The term variation can be defined as the range of differences between individual organisms. This variation occurs within the species. For example differences between individual human beings. This variation is of two types:
Continuous Variation: In this variation all types of features have a normal distribution.
For example: Height of individual human beings, width of a leaf, weight of a cat, etc.
This image shows an example of continuous variation - height of individual human beings.
Discontinuous Variation: In this case, there are only a few features, which fall under the category of discontinuous variation.
For example: Different colour of flower in a single plant species, different types of blood groups in individual human beings, different types of ear lobe, etc.
This image shows an example of discontinuous variation - different colour of flower in a single plant species
The term heredity can be defined as the process of transferring the characters or the traits from the parents to their offspring. In this process of transformation, the characters gets transferred through the genes present in the DNA. These DNA's are present in the chromosomes, which are present in the nucleus of the cell. The transferring of the characters, includes the contribution of equal amount of genetic material from both the parents (mother and father) to their offspring.

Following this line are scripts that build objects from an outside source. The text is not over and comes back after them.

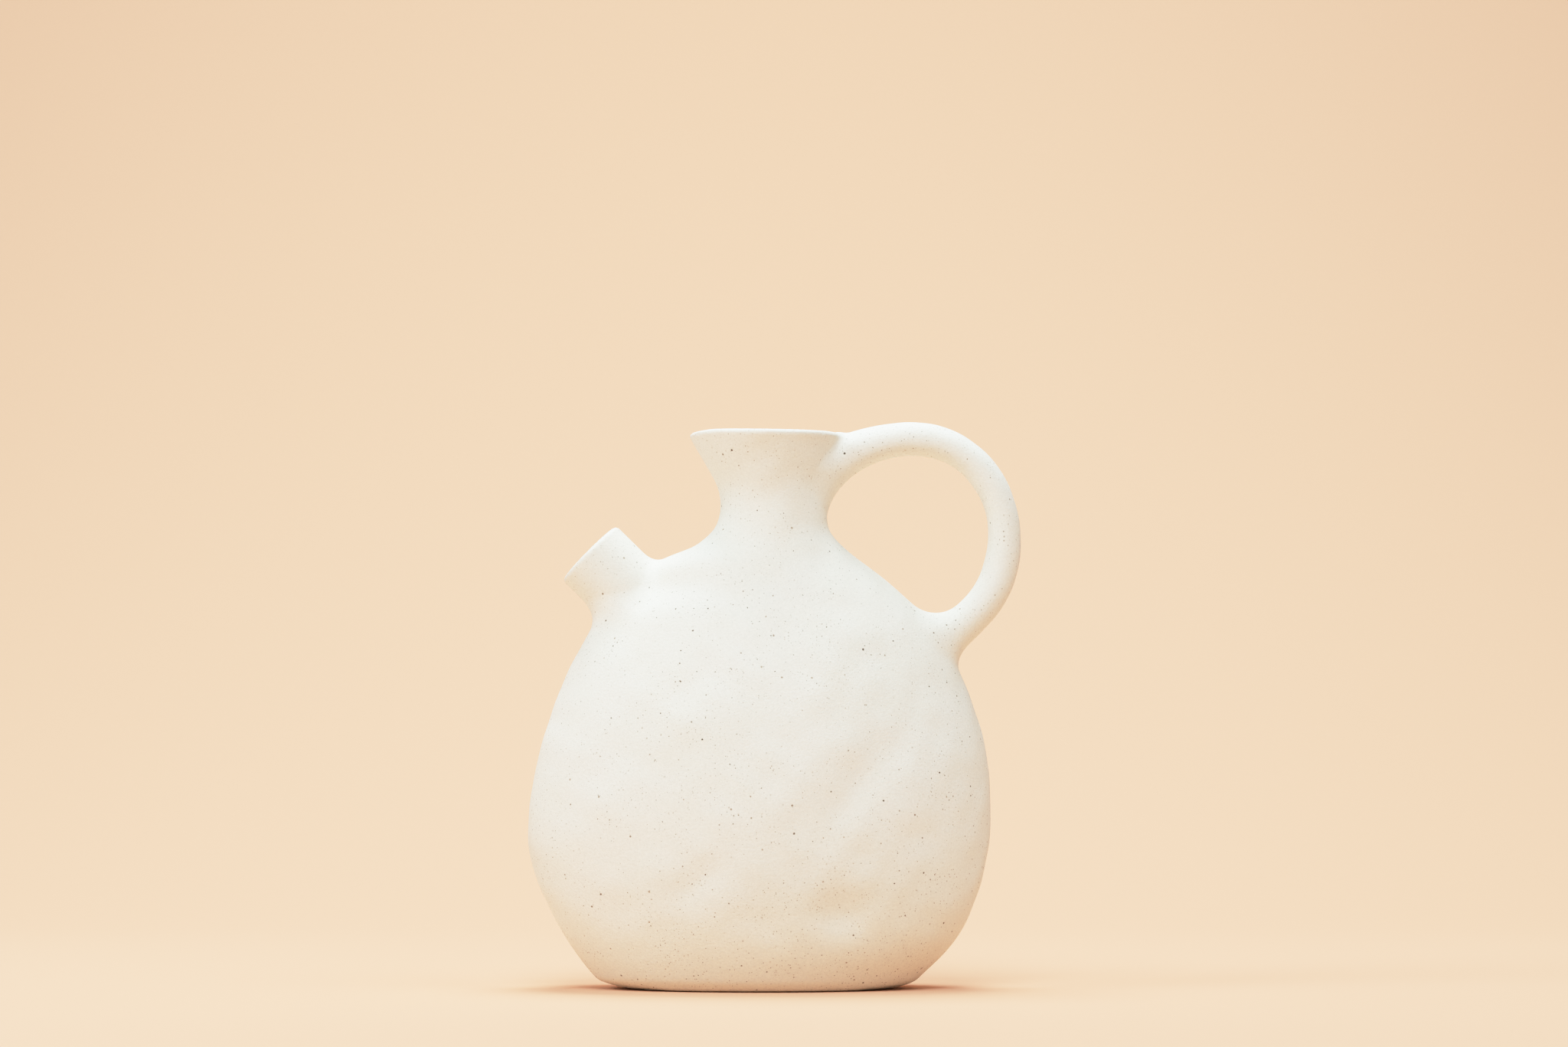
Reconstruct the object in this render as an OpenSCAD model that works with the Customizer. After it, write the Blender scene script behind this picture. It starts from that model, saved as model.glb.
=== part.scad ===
// Hand-built stoneware pitcher, in millimetres, +Z up.
// The origin is in the flat foot, on the surface that the pitcher stands on.
// +X points to the handle, -X to the spout, and the body is flattened along Y.
// The walls are rings of clay stacked on a foot slab. Each wall runs between two
// stations of one outline, so neighbours meet on a flat, horizontal seam.

/* [Body] */
// Widest span of the body, from the spout side to the handle side
body_width = 196; // [180:1:210]
// Thickness of the flattened body, from front to back
body_depth = 104; // [90:1:130]
// Thickness of the walls
wall = 4.5; // [3.5:0.1:5.5]

/* [Rim] */
// Radius of the rounded edge of the rim
lip_radius = 2.2; // [1.5:0.1:2.4]
// Slope of the rim's top, down towards the handle, in degrees
rim_tilt = 1.7; // [0:0.1:2.5]

/* [Spout] */
// Outer diameter of the spout tube
spout_diameter = 32.6; // [28:0.2:36]
// Bore of the spout tube
spout_bore = 25; // [20:0.5:26]
// Length of the spout tube, from its mouth to the shoulder along its axis
spout_reach = 20.5; // [16:0.5:26]
// Angle of the spout from the vertical, in degrees
spout_lean = 45.5; // [40:0.5:50]

/* [Handle] */
// Thickness of the handle, across the loop
handle_thickness = 14.4; // [12:0.2:16]
// Width of the handle, from front to back
handle_width = 16.4; // [13:0.2:20]

/* [Seams] */
// How far the coils that seal the spout and the handle spread from the roots
coil_spread = 7; // [5:0.5:9]

/* [Detail] */
// Facets around each wall
wall_facets = 56; // [40:4:64]
// Facets around the handle
handle_facets = 20; // [16:2:24]

/* [Hidden] */
$fn = 64;

clay = [0.92, 0.89, 0.83];
seam_clay = [0.86, 0.80, 0.71];

// Outline stations: height, spout-side edge, handle-side edge, half depth
nominal_width = 196;
nominal_depth = 104;
outline = [
    [0, -62, 59.5, 31],
    [1.8, -65.5, 63, 33.5],
    [6, -71.5, 68, 37],
    [20, -82, 81.5, 43.5],
    [40, -93.3, 91.5, 49],
    [60, -99, 96, 51.6],
    [80, -98.2, 96.6, 51.8],
    [105, -93.2, 93.8, 49],
    [130, -84.5, 85.2, 43.6],
    [150, -73.5, 75, 37.8],
    [168, -59.5, 58.5, 31],
    [180, -45.5, 43.4, 26.8],
    [187, -30, 34.8, 24.6],
    [194, -21.2, 29.2, 23.3],
    [203, -17.9, 28, 22.8],
    [212, -19, 28.3, 23.7],
    [221, -23.8, 30, 26.7],
    [229, -28.6, 32.4, 30],
    [233, -30.6, 33.6, 31.6]
];
// Stations where one piece of clay ends and the next begins
slab_top = 2;
lower_wall_top = 6;
shoulder_top = 11;
neck_root_top = 13;
collar_top = 17;
lip_start = 18;
ring_step = 0.5;

// The spout's axis meets the outside of the shoulder here, as [x, z]
spout_root = [-59, 170];
spout_depth = 30;

// Stations along the handle: outer edge x and z, inner edge x and z, width as a part
// of the full width. Both ends lie inside the clay that the handle is joined to.
nominal_thickness = 14.4;
handle_stations = [
    [22, 231, 22, 205, 1.2],
    [33, 234.6, 33, 213, 1.15],
    [44, 237.8, 45, 221.2, 1.05],
    [54.6, 239.7, 55.2, 224.9, 1],
    [65.5, 240.3, 65, 225.9, 1],
    [78.5, 238, 74.5, 224.4, 1],
    [91, 231.2, 82.8, 220.3, 1],
    [101.3, 220.5, 89.8, 213, 1],
    [108, 206, 94.8, 203.5, 1],
    [110.4, 190.6, 96.4, 193, 1],
    [108.7, 175.5, 95, 182, 1],
    [102.7, 161.7, 91, 171.5, 1.02],
    [94, 151.2, 84, 163, 1.06],
    [84, 141.5, 73.5, 154.5, 1.14],
    [75, 132, 63, 146, 1.2]
];
path_step = 0.25;
// Axes of the coils around the handle's roots: x, z, lean from the vertical, length
top_root = [20, 210, 55, 24];
bottom_root = [66, 139, 50, 29];

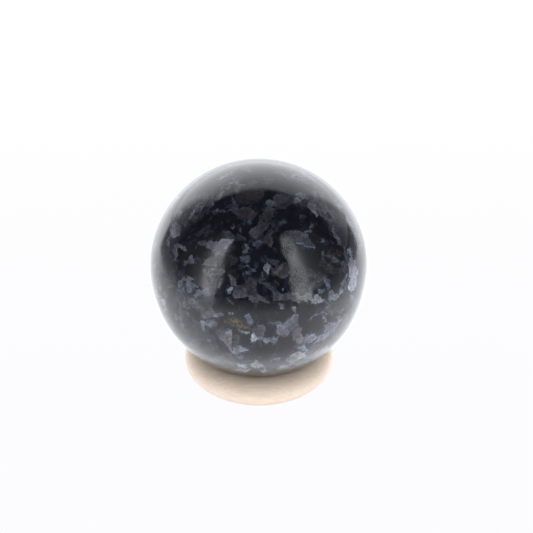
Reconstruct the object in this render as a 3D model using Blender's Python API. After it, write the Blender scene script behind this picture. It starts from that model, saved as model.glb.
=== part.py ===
"""Polished stone ball resting on a turned wooden ring.

Two loose pieces, in metres, +Z up, standing on z = 0 with the axis of the ring on the Z axis:
stone_sphere, a solid ball, and ring_stand, a ring of round section with a narrow flat foot.
"""

import math

import bmesh
import bpy
from mathutils import Vector

# Driving dimensions
BALL_DIAMETER = 0.060
RING_OUTER_DIAMETER = 0.042
RING_SECTION_DIAMETER = 0.008
RING_FOOT_WIDTH = 0.004
SEAT_GAP = 0.0003

# Facets
BALL_MERIDIANS = 72
BALL_PARALLELS = 36
RING_STEPS = 72
SECTION_STEPS = 20
SHARP_ANGLE = math.radians(35)

# Finishes: colour, roughness and metallic value of the bare material
STONE = ("polished_stone", (0.020, 0.021, 0.030), 0.08, 0.0)
WOOD = ("pale_wood", (0.72, 0.55, 0.40), 0.50, 0.0)

# Worked out from the dimensions above
BALL_RADIUS = BALL_DIAMETER / 2
SECTION_RADIUS = RING_SECTION_DIAMETER / 2
RING_CENTRE_RADIUS = RING_OUTER_DIAMETER / 2 - SECTION_RADIUS
# The foot is a chord of the round section, so the section's centre is this high above it.
SECTION_HEIGHT = math.sqrt(SECTION_RADIUS**2 - (RING_FOOT_WIDTH / 2) ** 2)
# Ball and section are two circles whose centres are this far apart where the ball sits in the ring.
SEAT_REACH = BALL_RADIUS + SECTION_RADIUS + SEAT_GAP
BALL_HEIGHT = SECTION_HEIGHT + math.sqrt(SEAT_REACH**2 - RING_CENTRE_RADIUS**2)


def clear_scene():
    """Removes every object that the file opened with."""
    for obj in list(bpy.data.objects):
        bpy.data.objects.remove(obj, do_unlink=True)


def make_material(name, colour, roughness, metallic):
    """A Principled material of one colour."""
    material = bpy.data.materials.new(name)
    material.use_nodes = True
    shader = material.node_tree.nodes["Principled BSDF"]
    shader.inputs["Base Color"].default_value = (*colour, 1.0)
    shader.inputs["Roughness"].default_value = roughness
    shader.inputs["Metallic"].default_value = metallic
    material.diffuse_color = (*colour, 1.0)
    return material


def add_object(name, mesh_in_memory, finish, location=(0, 0, 0)):
    """Turns a bmesh into a named object with one finish, shaded smooth except at real edges."""
    bmesh.ops.recalc_face_normals(mesh_in_memory, faces=mesh_in_memory.faces)
    mesh = bpy.data.meshes.new(name)
    mesh_in_memory.to_mesh(mesh)
    mesh_in_memory.free()
    mesh.shade_smooth()
    mesh.set_sharp_from_angle(angle=SHARP_ANGLE)
    mesh.materials.append(make_material(*finish))
    obj = bpy.data.objects.new(name, mesh)
    obj.location = location
    bpy.context.scene.collection.objects.link(obj)
    return obj


def section_point(angle):
    """A point of the ring's round section; the angle is 0 on the outside and a quarter turn on top."""
    radius = RING_CENTRE_RADIUS + SECTION_RADIUS * math.cos(angle)
    height = SECTION_HEIGHT + SECTION_RADIUS * math.sin(angle)
    return Vector((radius, 0.0, height))


def make_ring_stand():
    """The ring: an arc from one edge of the foot over the top to the other, spun round the Z axis."""
    foot_angle = math.asin(SECTION_HEIGHT / SECTION_RADIUS)
    sweep = math.pi + 2 * foot_angle
    shape = bmesh.new()
    profile = []
    for step in range(SECTION_STEPS + 1):
        angle = -foot_angle + sweep * step / SECTION_STEPS
        profile.append(shape.verts.new(section_point(angle)))
    edges = []
    for start, end in zip(profile, profile[1:] + profile[:1]):
        edges.append(shape.edges.new((start, end)))
    bmesh.ops.spin(
        shape,
        geom=profile + edges,
        cent=(0, 0, 0),
        axis=(0, 0, 1),
        angle=math.tau,
        steps=RING_STEPS,
        use_merge=True,
    )
    return add_object("ring_stand", shape, WOOD)


def make_stone_sphere():
    """The ball, lowered into the ring until only the seat's gap is left all round."""
    shape = bmesh.new()
    bmesh.ops.create_uvsphere(
        shape, u_segments=BALL_MERIDIANS, v_segments=BALL_PARALLELS, radius=BALL_RADIUS
    )
    return add_object("stone_sphere", shape, STONE, location=(0, 0, BALL_HEIGHT))


clear_scene()
make_ring_stand()
make_stone_sphere()
print(f"ball centre {BALL_HEIGHT * 1000:.2f} mm up, section centre {SECTION_HEIGHT * 1000:.2f} mm up")
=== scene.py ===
# %% [markdown]
# # A polished stone ball on a wooden ring
# The real thing is a ball turned from a dark igneous rock and polished like a mirror. It rests in a small
# ring of pale wood. This lesson dresses both pieces: the CAD solids give their size and place, and every
# surface that shows is worked out here with numpy and finished with shader nodes.

import math

import bpy
import numpy as np
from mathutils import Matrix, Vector


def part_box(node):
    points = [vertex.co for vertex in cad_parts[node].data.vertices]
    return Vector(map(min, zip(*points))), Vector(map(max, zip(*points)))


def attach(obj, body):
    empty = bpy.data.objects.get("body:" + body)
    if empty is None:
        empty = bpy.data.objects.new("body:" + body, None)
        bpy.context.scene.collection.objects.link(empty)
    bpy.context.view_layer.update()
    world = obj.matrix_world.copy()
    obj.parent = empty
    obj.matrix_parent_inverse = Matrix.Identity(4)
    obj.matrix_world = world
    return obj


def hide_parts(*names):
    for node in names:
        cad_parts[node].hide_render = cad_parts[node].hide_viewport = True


MM = 0.001

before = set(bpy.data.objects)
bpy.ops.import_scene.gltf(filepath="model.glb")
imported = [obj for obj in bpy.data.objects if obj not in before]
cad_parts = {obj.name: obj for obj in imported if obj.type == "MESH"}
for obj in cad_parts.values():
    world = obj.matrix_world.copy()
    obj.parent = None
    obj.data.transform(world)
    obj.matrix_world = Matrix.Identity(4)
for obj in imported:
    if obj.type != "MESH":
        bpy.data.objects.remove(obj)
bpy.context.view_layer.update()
ball_low, ball_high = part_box("stone_sphere")
ring_low, ring_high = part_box("ring_stand")
ball_centre = (np.array(ball_low) + np.array(ball_high)) / 2
ball_radius = (ball_high.z - ball_low.z) / 2
print(f"ball radius {ball_radius / MM:.2f} mm, centre {ball_centre[2] / MM:.2f} mm up")

# %% [markdown]
# ## The camera
# The photograph looks down on the ball from a third of a right angle, through a long lens. A long lens far
# away keeps the ball's outline round and shows the ring almost as a parallel drawing would. The lens is
# worked out from how large the ball stands in the picture, so one number sets the framing.

# %% Place the camera
PICTURE = 533
SENSOR = 36.0
CAMERA_HEIGHT = math.radians(33.6)
RADII_AWAY = 16.5
BALL_OUTLINE = 109.1
BALL_SPOT = (258.8, 267.2)

camera_distance = RADII_AWAY * ball_radius
sight = np.array([0.0, -math.cos(CAMERA_HEIGHT), math.sin(CAMERA_HEIGHT)])
sight_up = np.array([0.0, math.sin(CAMERA_HEIGHT), math.cos(CAMERA_HEIGHT)])
sight_right = np.array([1.0, 0.0, 0.0])


def make_camera():
    """Looks at the ball's centre. The lens makes the ball's outline BALL_OUTLINE pixels in radius, and a
    shift puts its centre at BALL_SPOT in a picture of PICTURE pixels."""
    camera = bpy.data.objects.new("camera", bpy.data.cameras.new("camera"))
    camera.location = ball_centre + sight * camera_distance
    camera.rotation_mode = "QUATERNION"
    camera.rotation_quaternion = Vector(sight).to_track_quat("Z", "Y")
    pixels_per_tangent = BALL_OUTLINE / math.tan(math.asin(ball_radius / camera_distance))
    camera.data.sensor_width = SENSOR
    camera.data.lens = pixels_per_tangent * SENSOR / PICTURE
    camera.data.shift_x = (PICTURE / 2 - BALL_SPOT[0]) / PICTURE
    camera.data.shift_y = (BALL_SPOT[1] - PICTURE / 2) / PICTURE
    bpy.context.scene.collection.objects.link(camera)
    bpy.context.scene.camera = camera
    return camera


camera = make_camera()
print(f"lens {camera.data.lens:.1f} mm at {camera_distance:.3f} m")

# %% [markdown]
# ## Helpers for nodes and meshes
# A material is a graph. Written out in full, each node takes four or five lines, so a helper adds a node,
# sets it and fills or links its inputs in one call. Meshes come from arrays: `foreach_set` copies a whole
# numpy array into the mesh at once, where a loop over vertices would be slow.

# %% Helpers for nodes
def add_node(tree, kind, inputs=None, **settings):
    """Adds a node, sets its properties, then fills or links its inputs by name or by number."""
    node = tree.nodes.new(kind)
    for name, value in settings.items():
        setattr(node, name, value)
    for key, value in (inputs or {}).items():
        if isinstance(value, bpy.types.NodeSocket):
            tree.links.new(value, node.inputs[key])
        else:
            node.inputs[key].default_value = value
    return node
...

Before moving into gene expression, let us know something about a gene.
What is a Gene?
A gene is a segment of the DNA, which contains all sorts of information that are required for coding some important functions. Hence a gene is called as a unit of information. Every cell in an organism have a similar set of genes. A gene is transferred from the parents to their offsprings. The term gene was coined by the scientist named Johann sen in the year 1909.
Gene expression is the activation of a gene, which results in a protein. Gene expression is the process by which the genetic information is used in the synthesis of a gene. This process is generally used in all eukaryote, prokaryotes and in viruses for generating the macromolecular machinery of life.
A code that contains all types of genetic information, which are present in the nucleotide sequences of DNA or RNA and are later translated into proteins by the living cells. These codes can be expressed either as RNA codons or DNA codons. These code instructs a gene to guide the cell to make a specific protein. A,T,G,C is the alphabetical letter of the DNA code. These letters stand for adenine, thymine, guanine and cytosine, which completely make up the nucleotide bases of DNA. Each and every code combines with these four chemicals for the synthesis of proteins.
DNA is called the blueprint of life as it contains all types of instructions for making proteins within the cell. It is very long polymer and the basic shape of the DNA is just like a twisted ladder. Hence it is also called as a double helices DNA. The backbone of the DNA molecule is alternating phosphates, deoxy Ribose sugar and nitrogenous bases. The information in DNA is stored as a code made up of four chemical bases: adenine (A), guanine (G), cytosine (C), and thymine (T).
Structure of DNA
It can be defined as the transformation of traits from the parents to their offspring. Everyone has two copies of every gene among which one inherited from the mother cell and another one is inherited from the father cell .
Causes of Variation and Evolution.
There are mainly two factors, which are responsible for variation and evolution of species. They are:
Genetic variation: In this case,difference in variation is mainly due to the presence of DNA inside the cells of an organism. The features of each species will be different in their colour, size and shape because they come from the parent with different alleles, which codes for different characteristics.
This image shows an example of genetic variation in the shape of tomatoes.
Environmental variation: In this case the difference in variation is mainly due to the external environmental conditions like water, light, temperature, wind, nutrients, pH of a soil, etc. For example: All features of plant species will be genetically identical but the differences are mainly seen in the colour of the flower, which is due to the effects of the environment.
This image shows an example of environmental variation in plant species, which are genetically identical but the differences are mainly seen in the colour of the flowers.